In this spirit, let us not only eat now – let us be renewed throughout our days, tasting the delicate peace of divine love, surrendering ourselves to the immaculate gingerness of God’s good hand and to His perfectly arrayed fields and forests. Let us give thanks and love one another, that we may find true rest from the trials which the hoarse cacophony of men and their darknesses have made. Truly, in Christ, victory over all cruelties is ours, and for this we must give our constant thanks.
Your writing is beautiful. Its truth is known to the soul like a familiar childhood song to the ear.

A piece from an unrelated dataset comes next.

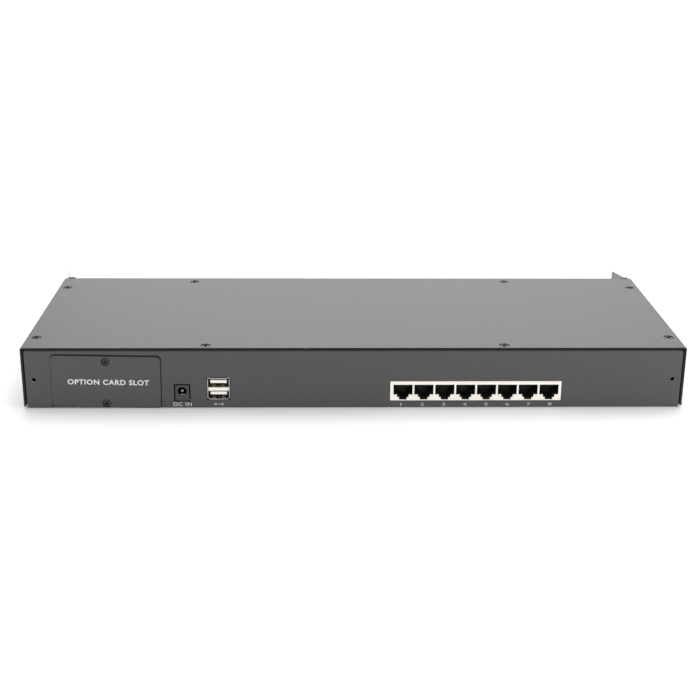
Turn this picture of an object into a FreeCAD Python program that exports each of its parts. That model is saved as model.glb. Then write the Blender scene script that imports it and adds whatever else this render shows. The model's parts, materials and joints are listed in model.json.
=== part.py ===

Just beautiful: “Let us remember, on this day, to hide away in the gaiety and brightness of true love; a love so deep it could’ve made the Rocky Mountains rise from formlessness and could’ve sculpted orchids from ether and the fingers of infants from nothingness.”
Thank you!
You have written one of the most beautiful pieces I have read about our Savior, about love and gratitude. I pray the Anima Christi, too, in Latin because when I came back to the Catholic Church in 2017, after 40 years away, I promised Our Lord that I would make an effort to learn Latin, at least enough to pray traditional Catholic prayers and read the Bible with some ease, and pray the Rosary daily in Latin. I wanted to make an effort to know the language of the Church. I soon discovered that having memorized Latin prayers helped me pray all the time, especially when I’m traveling on ferries and airplanes. You are a terrific writer. Keep writing. Don’t ever give up. May the Lord confer on you and your family an abundance of graces!